The bulletins of the census furnish, to some extent, the statistics relating to rapid transit in cities, and of the relative economy of different motive powers used on street railways. These bulletins have been prepared by Mr, Charles H. Cooley, special agent for rapid transit facilities in cities, under the immediate direction of that skillful statistician and economist, Mr. Henry C. Adams, special agent for transportation, and from them we learn the growth of rapid transit facilities during the ten years from 1880 to 1889, inclusive, in cities having over fifty thousand inhabitants. The special experts have selected cities on a basis of an estimate of population made at the time the compilation of the tables was begun.

The full reports of the statistics of the equipment of all roads furnishing rapid transit facilities, and of their operations for the single fiscal year ending 1890, are being collected, and the census authorities will present them in future exhibits.

Prof. Adams announces, and with truth, that street railways have never before been brought within the scope of the census statistics of transportation, and he points out the peculiar difficulties which were met with in collecting the facts already presented. Some of these difficulties arose from the ambiguity of designation, as "length of line," "length of single track," and "length of double track," when applied to street railways; and on account of such ambiguities the attempt has been made to fix upon some definite nomenclature by which careful returns can be secured.

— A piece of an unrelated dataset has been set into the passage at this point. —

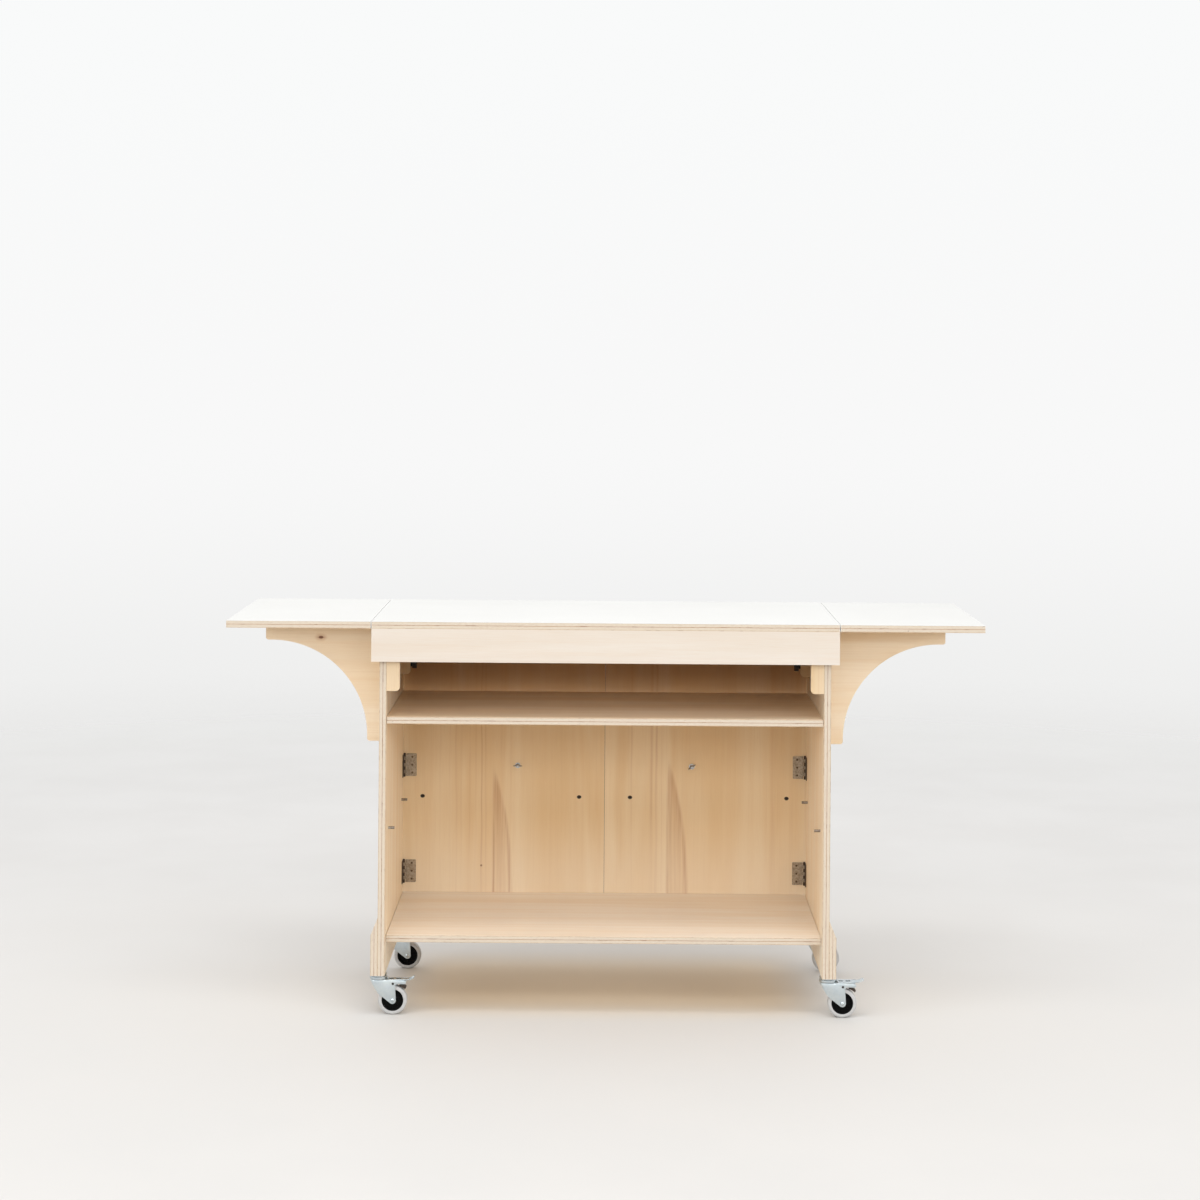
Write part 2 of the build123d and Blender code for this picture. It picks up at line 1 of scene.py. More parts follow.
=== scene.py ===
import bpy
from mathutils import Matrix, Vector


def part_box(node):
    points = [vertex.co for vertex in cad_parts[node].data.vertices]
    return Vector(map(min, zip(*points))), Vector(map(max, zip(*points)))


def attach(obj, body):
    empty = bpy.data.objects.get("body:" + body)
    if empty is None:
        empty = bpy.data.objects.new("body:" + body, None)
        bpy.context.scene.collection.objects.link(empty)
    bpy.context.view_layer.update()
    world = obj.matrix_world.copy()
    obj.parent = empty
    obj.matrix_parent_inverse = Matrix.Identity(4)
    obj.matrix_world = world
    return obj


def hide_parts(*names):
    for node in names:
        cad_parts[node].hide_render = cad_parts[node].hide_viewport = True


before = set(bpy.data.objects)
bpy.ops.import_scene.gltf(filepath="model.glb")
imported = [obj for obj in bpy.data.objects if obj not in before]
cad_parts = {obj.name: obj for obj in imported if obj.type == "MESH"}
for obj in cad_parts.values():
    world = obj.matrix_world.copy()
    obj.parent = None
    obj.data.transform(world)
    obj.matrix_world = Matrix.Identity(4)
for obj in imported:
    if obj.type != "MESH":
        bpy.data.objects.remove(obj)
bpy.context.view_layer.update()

from math import acos, atan2, cos, degrees, hypot, pi, radians, sin

import bmesh
import bpy
from mathutils import Matrix, Vector

# Camera. The view is level and straight on, from the height of a standing person's eyes, and
# the frame is shifted down so that the cart sits in its lower half.
camera_distance = 6.7
camera_height = 1.692
camera_roll = -0.0075
frame_pixels = 1200
camera_data = bpy.data.cameras.new("studio_camera")
camera_data.lens = 75
camera_data.sensor_width = 36
camera_data.shift_x = -7.8 / frame_pixels
camera_data.shift_y = -240 / frame_pixels
camera = bpy.data.objects.new("studio_camera", camera_data)
camera.location = (0, -camera_distance, camera_height)
camera.rotation_euler = (pi / 2, camera_roll, 0)
bpy.context.scene.collection.objects.link(camera)
bpy.context.scene.camera = camera
bpy.context.scene.view_settings.view_transform = "Standard"


# Studio. A round pale floor fades into a pale surround on every side. The light is soft: from
# one softbox overhead, one high in front and a row of three lower ones, and from bright paper
# behind the cart. The room on the near side is dim near the floor.
def linear(colour):
    """A hex sRGB colour as the linear RGBA that shaders take."""
    channels = [int(colour[i:i + 2], 16) / 255 for i in (0, 2, 4)]
    return tuple(c / 12.92 if c <= 0.04045 else ((c + 0.055) / 1.055) ** 2.4 for c in channels) + (1.0,)


def feed(tree, node, inputs):
    """Sets a node's inputs. A socket, or another node's first live output, is linked instead."""
    for key, value in inputs.items():
        if isinstance(value, bpy.types.Node):
            value = next(output for output in value.outputs if output.enabled)
        if isinstance(value, bpy.types.NodeSocket):
            tree.links.new(value, node.inputs[key])
        else:
            node.inputs[key].default_value = value


def add_node(tree, kind, inputs=(), **settings):
    """One shader node with its settings and links. Its inputs come in order or by key."""
    made = tree.nodes.new("ShaderNode" + kind)
    for name, value in settings.items():
        setattr(made, name, value)
    feed(tree, made, inputs if isinstance(inputs, dict) else dict(enumerate(inputs)))
    return made


# Settings that many nodes share.
smooth = {"interpolation_type": "SMOOTHSTEP"}
in_colour = {"data_type": "RGBA"}


def laid_over(tree, base, pattern, limits, tone):
    """A tone laid over a colour by a pattern. The limits are two levels of the pattern and, where
    the tone doesn't go from nothing to its full strength, how strong it is at each."""
    cover = add_node(tree, "MapRange", (pattern, *limits), **smooth)
    return add_node(tree, "Mix", {0: cover, 6: base, 7: linear(tone)}, **in_colour)


def new_material(name):
    """A material with its tree, its surface shader, its own coordinates in millimetres and its
    own normal."""
    material = bpy.data.materials.new(name)
    material.use_nodes = True
    tree = material.node_tree
    local = add_node(tree, "TexCoord").outputs
    mm = add_node(tree, "VectorMath", (local["Object"], (1000, 1000, 1000)), operation="MULTIPLY")
    return material, tree, tree.nodes["Principled BSDF"], mm, local["Normal"]


floor_rings = (1.5, 3.0, 4.5, 6.0, 7.5, 9.0)
floor_steps = 96
floor_fade = (2000, 7200)
floor_mesh = bmesh.new()
rings = [[floor_mesh.verts.new((0, 0, 0))]]
for radius in floor_rings:
    turns = [2 * pi * index / floor_steps for index in range(floor_steps)]
    rings.append([floor_mesh.verts.new((radius * cos(turn), radius * sin(turn), 0)) for turn in turns])
for inner, outer in zip(rings, rings[1:]):
    for index in range(floor_steps):
        after = (index + 1) % floor_steps
        corners = (inner[index % len(inner)], outer[index], outer[after], inner[after % len(inner)])
        floor_mesh.faces.new(list(dict.fromkeys(corners)))
floor_data = bpy.data.meshes.new("studio_floor")
floor_mesh.to_mesh(floor_data)
floor_mesh.free()
floor = bpy.data.objects.new("studio_floor", floor_data)
bpy.context.scene.collection.objects.link(floor)

# The floor is matt painted board with a faint half-metre mottle. It is greyer on the near side.
# Under the cart its colour is painted warmer, a painted reflection of the light the wood throws down.
floor_paint, tree, shader, mm, normal = new_material("pale_studio_floor")
mottle = add_node(tree, "TexNoise", {"Vector": mm, "Scale": 1 / 500, "Detail": 4.0})
across, back, up = add_node(tree, "SeparateXYZ", (mm,)).outputs
tone = laid_over(tree, linear("CBCAC8"), back, (-3500, 3500), "E6E5E3")
tone = laid_over(tree, tone, mottle, (0.3, 0.7, 0.0, 0.3), "D8D6D3")
beside = add_node(tree, "Math", (across,), operation="ABSOLUTE")
behind = add_node(tree, "Math", (back, 80), operation="SUBTRACT")
behind = add_node(tree, "Math", (behind,), operation="ABSOLUTE")
# Painted reflection: a warm tint under the cart for the light that the wood throws on the floor.
warm_x = add_node(tree, "MapRange", (beside, 400, 640, 1.0, 0.0), **smooth)
warm_y = add_node(tree, "MapRange", (behind, 150, 420, 1.0, 0.0), **smooth)
warm = add_node(tree, "Math", (warm_x, warm_y), operation="MULTIPLY")
tone = add_node(tree, "Mix", {0: warm, 6: tone, 7: linear("E0D1BB")}, **in_colour)
away = add_node(tree, "VectorMath", (mm,), operation="LENGTH")
fade = add_node(tree, "MapRange", (away, *floor_fade, 1.0, 0.0), **smooth)
feed(tree, shader, {"Base Color": tone, "Roughness": 0.7, "Specular IOR Level": 0.2, "Alpha": fade})
floor_data.materials.append(floor_paint)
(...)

The conclusion is, that "length of line" means length of roadbed, or, in case of railways running entirely upon streets, the length of street occupied; that "length of single track" means the length of that portion of the road-bed or street laid with one track only; and that "length of double track" means the length of that portion of the road-bed or street laid with two tracks. In determining the total length of tracks, switches and sidings have been included, and thus double track has been reckoned as two tracks.

On December 31, 1889, 476 cities and towns in the United States possessed rapid transit facilities, the total number of railways in independent operation being 807. Many railroads, however (and the number is stated at 286, having a total length of 3,150·93 miles, and 13, having a total length of 135·75 miles), have as yet made no report; while in six the returns received were so imperfect that it was necessary to supplement them by approximations. This statement accounts for the bulletins not presenting statistics for a series of years for the whole number of railroads in the country, and m cities have been selected for which the reports are comparatively complete. Suburban lines tributary to large cities, but without their corporate limits, as well as those actually within the cities, are included in the statement; as, for instance, where cities situated close together have a common street-railway system, it has not been thought best by the experts to attempt a separation in the tables. Therefore, Pittsburg and Allegheny, in Pennsylvania, are treated as one city, as are also Newark and Elizabeth, in New Jersey. The street-railway lines comprehended in Boston traverse also Lynn, Cambridge, and other suburban places.

The aggregate mileage of the fifty-six cities selected for each year from 1880 to 1889, with the increase and percentage of increase, is shown in the following table:

Year. Total mileage. Increase.
Miles. Per cent.
1880 1689·54 . . . . . . . . . . . . . .
1881 1,765·95 76·41 4·52
1882 1,875·10 109·15 6·18
1883 1,941·49 66·39 3·54
1884 2,031·84 90·35 4·65
1885 2,149·66 117·82 5·82
1886 2,289·91 140·25 6·52
1887 2,597·16 307·25 13·42
1888 2,854·94 257·78 9·93
1889 3,150·93 295·99 10·37
Total . . . . . . . 1,461·39 86·50

It is only fair to state that in order to make the foregoing statement, the statistics of some of the cities have been re-enforced by information from sources other than the census returns.

By the above table it will be seen that from 1,689·54, total mileage in the fifty-six cities selected in 1880, the growth has been to 3,150·93 miles in 1889. This is an increase of 1,461·39 miles, or 86·50 per cent. These figures show conclusively the rapidly increasing wants of cities.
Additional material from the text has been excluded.